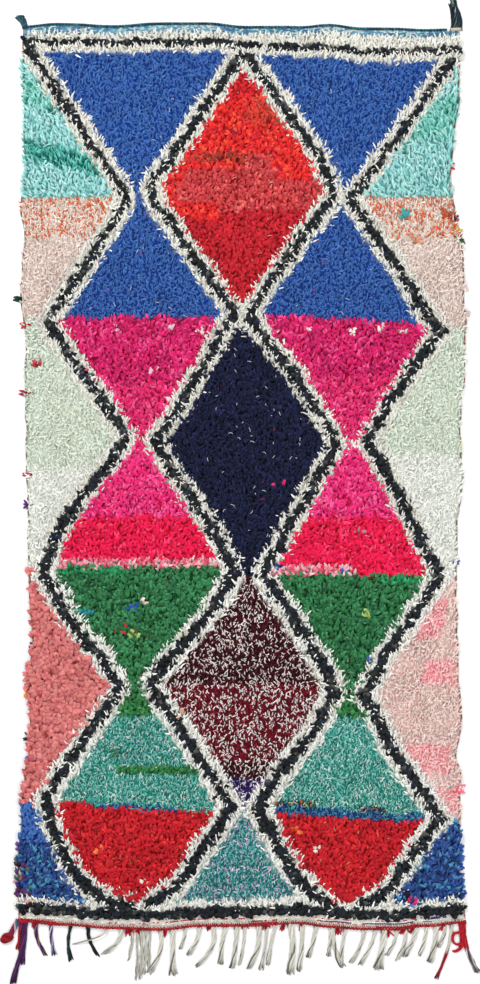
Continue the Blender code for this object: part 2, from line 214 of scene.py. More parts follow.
class Board:
    """A material's nodes. Its shader stands ready, with the cloth's plain settings."""

    def __init__(self, name, rough=0.95, sheen=0.04):
        self.material = bpy.data.materials.new(name)
        self.material.use_nodes = True
        self.shader = self.material.node_tree.nodes["Principled BSDF"]
        self.shader.inputs["Roughness"].default_value = rough
        self.shader.inputs["Specular IOR Level"].default_value = 0.12
        self.shader.inputs["Sheen Weight"].default_value = sheen
        self.shader.inputs["Sheen Roughness"].default_value = 0.6

    def plug(self, socket, value):
        if isinstance(value, Wire):
            self.material.node_tree.links.new(value.socket, socket)
        elif value is not None:
            socket.default_value = value

    def node(self, kind, settings, *values, out=0, **named):
        made = self.material.node_tree.nodes.new(kind)
        for key, value in settings.items():
            setattr(made, key, value)
        for socket, value in zip(made.inputs, values):
            self.plug(socket, value)
        for key, value in named.items():
            self.plug(made.inputs[key.replace("_", " ")], value)
        return Wire(self, made.outputs[out])

    def place(self):
        """Where a point is on the piece, in metres."""
        return self.node("ShaderNodeTexCoord", {}, out="Object")

    def noise(self, scale, detail=3.0, rough=0.55, where=None):
        return self.node("ShaderNodeTexNoise", {}, Vector=where or self.place(), Scale=scale,
                         Detail=detail, Roughness=rough)

    def axis(self, name):
        return self.node("ShaderNodeSeparateXYZ", {}, self.place(), out=name)

    def mark(self, name):
        """A number that the mesh carries at each of its points."""
        return self.node("ShaderNodeAttribute", {"attribute_name": name}, out="Fac")

    def tint(self):
        """The colour that the mesh carries at each of its points."""
        return self.node("ShaderNodeVertexColor", {"layer_name": "rag_colour"})

    def mix(self, share, first, second, how="MIX"):
        settings = {"data_type": "RGBA", "blend_type": how}
        made = self.node("ShaderNodeMix", settings, out=2)
        node = made.socket.node
        for socket, value in ((node.inputs[0], share), (node.inputs[6], first), (node.inputs[7], second)):
            if not isinstance(value, Wire) and socket.type == "RGBA":
                value = (*value, 1)
            self.plug(socket, value)
        return made

    def grey(self, level):
        """A number as a grey colour."""
        return self.node("ShaderNodeCombineColor", {}, level, level, level)

    def finish(self, colour, rough=None, height=None, strength=0.5, distance=0.001):
        self.plug(self.shader.inputs["Base Color"], colour)
        if rough is not None:
            self.plug(self.shader.inputs["Roughness"], rough)
        if height is not None:
            bump = self.node("ShaderNodeBump", {}, Strength=strength, Distance=distance, Height=height)
            self.plug(self.shader.inputs["Normal"], bump)
        return self.material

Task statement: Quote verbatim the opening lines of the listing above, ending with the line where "socket.default_value = value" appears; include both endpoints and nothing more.

Full response:
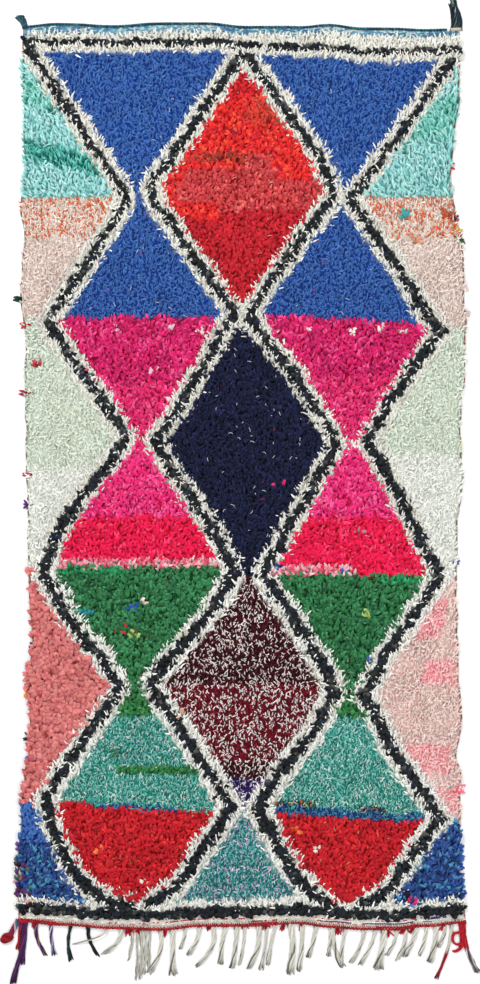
Continue the Blender code for this object: part 2, from line 214 of scene.py. More parts follow.
class Board:
    """A material's nodes. Its shader stands ready, with the cloth's plain settings."""

    def __init__(self, name, rough=0.95, sheen=0.04):
        self.material = bpy.data.materials.new(name)
        self.material.use_nodes = True
        self.shader = self.material.node_tree.nodes["Principled BSDF"]
        self.shader.inputs["Roughness"].default_value = rough
        self.shader.inputs["Specular IOR Level"].default_value = 0.12
        self.shader.inputs["Sheen Weight"].default_value = sheen
        self.shader.inputs["Sheen Roughness"].default_value = 0.6

    def plug(self, socket, value):
        if isinstance(value, Wire):
            self.material.node_tree.links.new(value.socket, socket)
        elif value is not None:
            socket.default_value = value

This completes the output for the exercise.